### [Instruction]
Print, without altering anything, the lines from the one that holds "Write part 4" to the one that holds "nickel pieces: each", inclusive. No other lines belong in the output.

====== Records for this task ======

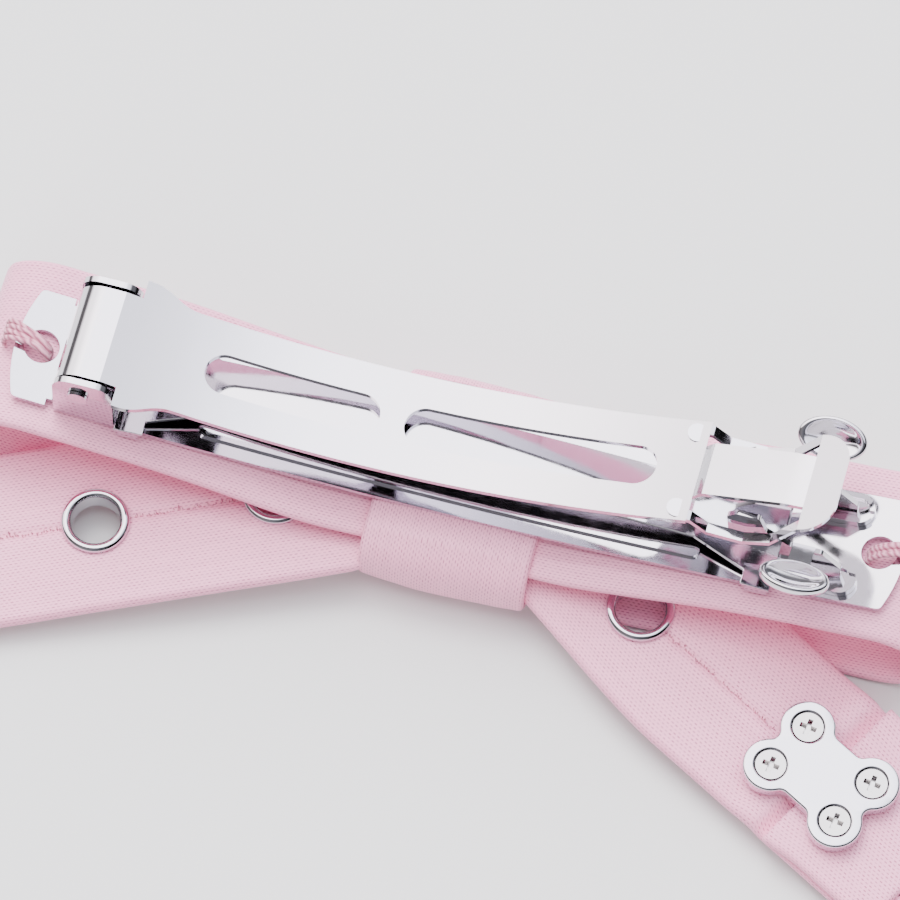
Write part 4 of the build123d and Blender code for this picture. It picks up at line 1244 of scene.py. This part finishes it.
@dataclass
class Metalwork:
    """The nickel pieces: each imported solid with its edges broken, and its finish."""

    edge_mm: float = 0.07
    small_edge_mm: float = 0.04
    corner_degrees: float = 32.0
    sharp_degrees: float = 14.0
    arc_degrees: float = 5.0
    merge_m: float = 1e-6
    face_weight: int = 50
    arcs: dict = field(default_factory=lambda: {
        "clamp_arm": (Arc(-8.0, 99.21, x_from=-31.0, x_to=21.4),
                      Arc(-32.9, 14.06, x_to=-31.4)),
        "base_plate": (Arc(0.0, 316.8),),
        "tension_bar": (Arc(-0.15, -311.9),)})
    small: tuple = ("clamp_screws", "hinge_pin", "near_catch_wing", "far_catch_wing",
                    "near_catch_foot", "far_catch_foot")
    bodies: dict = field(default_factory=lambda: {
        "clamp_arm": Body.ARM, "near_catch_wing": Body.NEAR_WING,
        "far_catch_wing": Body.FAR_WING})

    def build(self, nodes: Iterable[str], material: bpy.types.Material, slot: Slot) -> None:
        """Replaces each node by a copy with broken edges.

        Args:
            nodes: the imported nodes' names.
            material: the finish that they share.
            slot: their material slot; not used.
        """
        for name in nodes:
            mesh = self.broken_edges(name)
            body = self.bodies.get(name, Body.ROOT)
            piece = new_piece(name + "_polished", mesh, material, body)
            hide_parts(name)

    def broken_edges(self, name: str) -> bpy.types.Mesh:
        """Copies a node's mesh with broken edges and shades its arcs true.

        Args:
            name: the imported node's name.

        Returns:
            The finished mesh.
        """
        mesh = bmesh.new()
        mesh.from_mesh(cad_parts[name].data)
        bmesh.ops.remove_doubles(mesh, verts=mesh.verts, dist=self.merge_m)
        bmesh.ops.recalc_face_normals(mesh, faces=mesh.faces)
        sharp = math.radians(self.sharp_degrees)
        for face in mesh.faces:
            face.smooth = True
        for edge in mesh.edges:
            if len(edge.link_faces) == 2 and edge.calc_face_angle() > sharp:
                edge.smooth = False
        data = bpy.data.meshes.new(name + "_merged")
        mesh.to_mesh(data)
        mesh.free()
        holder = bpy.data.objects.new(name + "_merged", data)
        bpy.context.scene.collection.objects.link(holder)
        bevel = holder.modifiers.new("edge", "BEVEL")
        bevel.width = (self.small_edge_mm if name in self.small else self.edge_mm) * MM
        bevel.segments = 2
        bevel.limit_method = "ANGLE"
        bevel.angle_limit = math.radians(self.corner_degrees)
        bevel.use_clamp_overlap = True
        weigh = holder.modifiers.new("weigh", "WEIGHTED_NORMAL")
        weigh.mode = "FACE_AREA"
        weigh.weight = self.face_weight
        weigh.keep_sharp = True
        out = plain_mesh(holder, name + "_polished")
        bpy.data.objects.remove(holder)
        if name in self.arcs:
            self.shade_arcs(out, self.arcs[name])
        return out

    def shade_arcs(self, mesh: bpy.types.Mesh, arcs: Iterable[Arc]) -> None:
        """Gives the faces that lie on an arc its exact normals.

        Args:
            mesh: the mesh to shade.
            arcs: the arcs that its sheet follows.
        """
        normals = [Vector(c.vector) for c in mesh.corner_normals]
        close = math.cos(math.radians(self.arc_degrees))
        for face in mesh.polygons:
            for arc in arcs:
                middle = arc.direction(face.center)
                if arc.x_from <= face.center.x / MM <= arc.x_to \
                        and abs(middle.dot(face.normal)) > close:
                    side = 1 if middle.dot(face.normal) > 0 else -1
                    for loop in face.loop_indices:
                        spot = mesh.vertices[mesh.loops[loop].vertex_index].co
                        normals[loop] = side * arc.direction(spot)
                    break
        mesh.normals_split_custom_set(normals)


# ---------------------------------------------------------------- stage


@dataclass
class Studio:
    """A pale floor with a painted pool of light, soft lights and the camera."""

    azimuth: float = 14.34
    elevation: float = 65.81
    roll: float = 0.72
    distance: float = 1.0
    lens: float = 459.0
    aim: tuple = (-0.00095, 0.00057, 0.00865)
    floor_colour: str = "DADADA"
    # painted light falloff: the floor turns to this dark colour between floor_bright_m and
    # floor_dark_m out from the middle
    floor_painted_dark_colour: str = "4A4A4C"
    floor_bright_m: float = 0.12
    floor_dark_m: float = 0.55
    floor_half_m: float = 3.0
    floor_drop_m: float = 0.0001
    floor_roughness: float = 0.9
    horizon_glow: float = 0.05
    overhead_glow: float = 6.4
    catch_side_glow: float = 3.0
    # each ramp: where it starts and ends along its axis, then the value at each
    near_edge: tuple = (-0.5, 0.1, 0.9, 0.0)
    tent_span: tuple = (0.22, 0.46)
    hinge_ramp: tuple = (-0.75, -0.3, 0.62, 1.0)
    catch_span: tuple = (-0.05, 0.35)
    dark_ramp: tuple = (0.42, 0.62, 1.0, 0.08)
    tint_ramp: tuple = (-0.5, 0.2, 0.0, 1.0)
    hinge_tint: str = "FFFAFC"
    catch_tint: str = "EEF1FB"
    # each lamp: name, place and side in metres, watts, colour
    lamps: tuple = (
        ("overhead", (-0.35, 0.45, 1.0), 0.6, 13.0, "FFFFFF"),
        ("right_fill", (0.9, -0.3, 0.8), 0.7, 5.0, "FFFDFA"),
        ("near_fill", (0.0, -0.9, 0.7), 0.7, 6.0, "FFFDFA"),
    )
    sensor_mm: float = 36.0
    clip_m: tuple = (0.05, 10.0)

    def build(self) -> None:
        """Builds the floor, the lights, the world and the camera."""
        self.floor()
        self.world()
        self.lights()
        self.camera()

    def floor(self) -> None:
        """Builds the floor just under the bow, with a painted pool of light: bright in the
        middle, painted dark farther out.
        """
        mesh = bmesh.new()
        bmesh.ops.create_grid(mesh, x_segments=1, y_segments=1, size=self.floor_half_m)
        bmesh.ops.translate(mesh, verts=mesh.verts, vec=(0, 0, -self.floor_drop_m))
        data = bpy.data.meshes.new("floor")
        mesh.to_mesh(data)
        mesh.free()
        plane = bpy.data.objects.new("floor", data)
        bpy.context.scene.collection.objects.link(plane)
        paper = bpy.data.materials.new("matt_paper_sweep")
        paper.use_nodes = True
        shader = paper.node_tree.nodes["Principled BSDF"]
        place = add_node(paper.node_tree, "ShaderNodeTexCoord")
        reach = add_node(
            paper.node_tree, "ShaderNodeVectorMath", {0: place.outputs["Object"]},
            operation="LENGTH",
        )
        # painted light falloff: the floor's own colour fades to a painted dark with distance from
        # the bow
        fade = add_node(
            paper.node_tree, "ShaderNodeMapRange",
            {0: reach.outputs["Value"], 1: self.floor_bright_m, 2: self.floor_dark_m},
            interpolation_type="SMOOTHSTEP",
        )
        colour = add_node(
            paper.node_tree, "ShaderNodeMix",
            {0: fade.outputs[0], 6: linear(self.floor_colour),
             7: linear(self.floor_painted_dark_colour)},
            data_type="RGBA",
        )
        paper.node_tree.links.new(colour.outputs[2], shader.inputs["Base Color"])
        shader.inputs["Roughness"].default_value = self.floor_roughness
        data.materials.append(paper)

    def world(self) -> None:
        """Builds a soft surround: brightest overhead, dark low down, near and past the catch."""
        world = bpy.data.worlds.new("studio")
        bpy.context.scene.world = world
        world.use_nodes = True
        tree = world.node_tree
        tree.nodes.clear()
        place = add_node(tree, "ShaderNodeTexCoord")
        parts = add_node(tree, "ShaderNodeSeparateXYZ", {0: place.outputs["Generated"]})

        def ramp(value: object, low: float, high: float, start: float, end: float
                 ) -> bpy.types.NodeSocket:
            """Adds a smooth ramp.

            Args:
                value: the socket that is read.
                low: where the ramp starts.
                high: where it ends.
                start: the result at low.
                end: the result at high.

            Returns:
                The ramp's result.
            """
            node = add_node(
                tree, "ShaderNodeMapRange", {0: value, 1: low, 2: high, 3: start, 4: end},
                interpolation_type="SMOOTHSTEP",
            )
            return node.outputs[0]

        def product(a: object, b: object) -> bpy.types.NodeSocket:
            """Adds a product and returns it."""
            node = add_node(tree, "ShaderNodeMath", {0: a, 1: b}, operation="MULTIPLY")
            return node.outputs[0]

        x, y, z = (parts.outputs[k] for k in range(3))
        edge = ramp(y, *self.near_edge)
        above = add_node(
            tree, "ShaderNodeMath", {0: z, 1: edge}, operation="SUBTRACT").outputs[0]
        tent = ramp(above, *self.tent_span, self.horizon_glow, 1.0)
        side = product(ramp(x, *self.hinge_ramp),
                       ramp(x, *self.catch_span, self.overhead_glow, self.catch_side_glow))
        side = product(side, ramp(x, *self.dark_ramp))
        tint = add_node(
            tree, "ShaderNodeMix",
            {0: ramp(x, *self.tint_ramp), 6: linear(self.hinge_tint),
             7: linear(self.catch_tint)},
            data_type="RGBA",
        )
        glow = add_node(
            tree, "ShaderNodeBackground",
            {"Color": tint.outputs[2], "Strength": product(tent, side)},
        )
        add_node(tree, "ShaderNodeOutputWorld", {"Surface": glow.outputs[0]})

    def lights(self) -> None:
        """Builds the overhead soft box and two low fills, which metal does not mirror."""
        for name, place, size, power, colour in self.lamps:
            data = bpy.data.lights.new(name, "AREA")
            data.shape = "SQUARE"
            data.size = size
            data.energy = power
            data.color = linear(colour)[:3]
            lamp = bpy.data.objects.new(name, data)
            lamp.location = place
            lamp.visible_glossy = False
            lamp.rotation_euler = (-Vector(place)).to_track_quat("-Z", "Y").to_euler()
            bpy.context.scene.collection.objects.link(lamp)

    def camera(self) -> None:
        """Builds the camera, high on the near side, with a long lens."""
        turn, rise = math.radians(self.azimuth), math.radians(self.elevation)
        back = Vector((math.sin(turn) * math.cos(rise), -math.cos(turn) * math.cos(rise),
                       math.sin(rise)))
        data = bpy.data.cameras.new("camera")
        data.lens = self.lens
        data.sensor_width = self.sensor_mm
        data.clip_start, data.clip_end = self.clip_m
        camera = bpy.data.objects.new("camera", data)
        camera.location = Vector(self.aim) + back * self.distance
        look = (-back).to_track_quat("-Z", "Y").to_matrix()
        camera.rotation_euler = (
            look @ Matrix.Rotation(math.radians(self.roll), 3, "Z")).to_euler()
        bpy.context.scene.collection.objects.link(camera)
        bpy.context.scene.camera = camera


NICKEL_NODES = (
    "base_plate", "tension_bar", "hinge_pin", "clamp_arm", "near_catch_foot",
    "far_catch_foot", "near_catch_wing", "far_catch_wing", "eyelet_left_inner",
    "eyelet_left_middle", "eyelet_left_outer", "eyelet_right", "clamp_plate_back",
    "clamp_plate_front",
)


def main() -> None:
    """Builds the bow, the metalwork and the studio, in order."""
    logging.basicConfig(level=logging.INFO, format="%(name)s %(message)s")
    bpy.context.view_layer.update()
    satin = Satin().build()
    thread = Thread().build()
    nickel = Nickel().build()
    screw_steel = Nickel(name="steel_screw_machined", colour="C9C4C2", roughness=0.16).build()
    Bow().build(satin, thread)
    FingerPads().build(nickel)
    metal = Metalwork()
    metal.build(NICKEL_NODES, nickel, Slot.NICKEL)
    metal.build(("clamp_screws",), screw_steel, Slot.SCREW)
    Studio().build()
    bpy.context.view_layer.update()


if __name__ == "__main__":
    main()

======
====== Records for this task ======

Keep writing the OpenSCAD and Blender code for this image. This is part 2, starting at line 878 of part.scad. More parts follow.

======

### [Task result]
Write part 4 of the build123d and Blender code for this picture. It picks up at line 1244 of scene.py. This part finishes it.
@dataclass
class Metalwork:
    """The nickel pieces: each imported solid with its edges broken, and its finish."""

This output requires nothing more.